Highlights of Service Tax related changes

  • Introduction of new cess w.e.f. 1.6.2016 called Krishi Kalyan Cess (KKC) @0.50%  on all taxable services
  • KKC to be cenvatable
  • Effective Service Tax rate would be 15 percent including 0.50%. Swachh Bharat Cess and 0.50% Krishi Kalyan Cess
  • Assignment by the Government of the right to use radio frequency spectrum and its subsequent transfer to be treated as taxable service and not as sale of intangible goods.
  • Interest rates rationalized / reduced
  • Dispute resolution scheme to be introduced
  • New benches of CESTAT
  • Cenvat Credit Rules simplified

Exemption has also been provided to annuity services provided by National Pension Scheme and Employees Provident Fund Organization, construction of affordable houses upto 60 square meters under any scheme of Central or State Government including any PPP scheme, reducing Service Tax to 1.4% of premium on specified single premium annuity insurance.

Certain exemptions have been withdrawn in relation to transport of passengers by roadway / cable / car etc; construction  / erection / commissioning etc for mono rail or metro; services provided by senior advocate to advocate or by a person represented on an arbitral tribunal to arbitral tribunal.
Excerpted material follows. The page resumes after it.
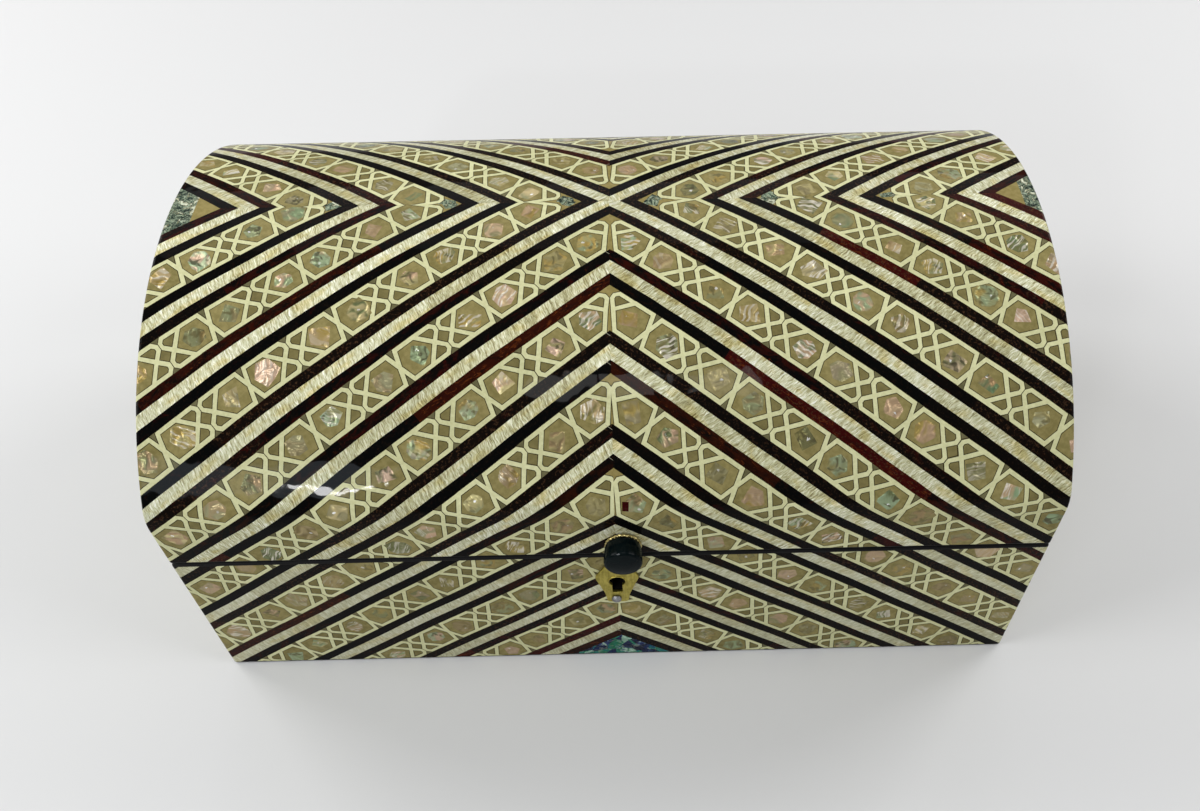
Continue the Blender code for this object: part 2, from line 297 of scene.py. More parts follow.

Further, negative list entry which covers services of passengers with or without accompanied belongings, by a stage carriage is proposed to be omitted and taxed after abatement @ 60 percent but without benefit of input credit.

In order to reduce litigation and create an environment of trust, a dispute resolution mechanism has been proposed which is indeed a welcome step. Another major step announced is to create eleven new benches of indirect tax Tribunal (CESTAT). Cenvat Credit Rules are also being amended so as to improve credit flow, reduce. compliance burden, reduce litigation in Cenvat issues and enable smooth input tax credit distribution.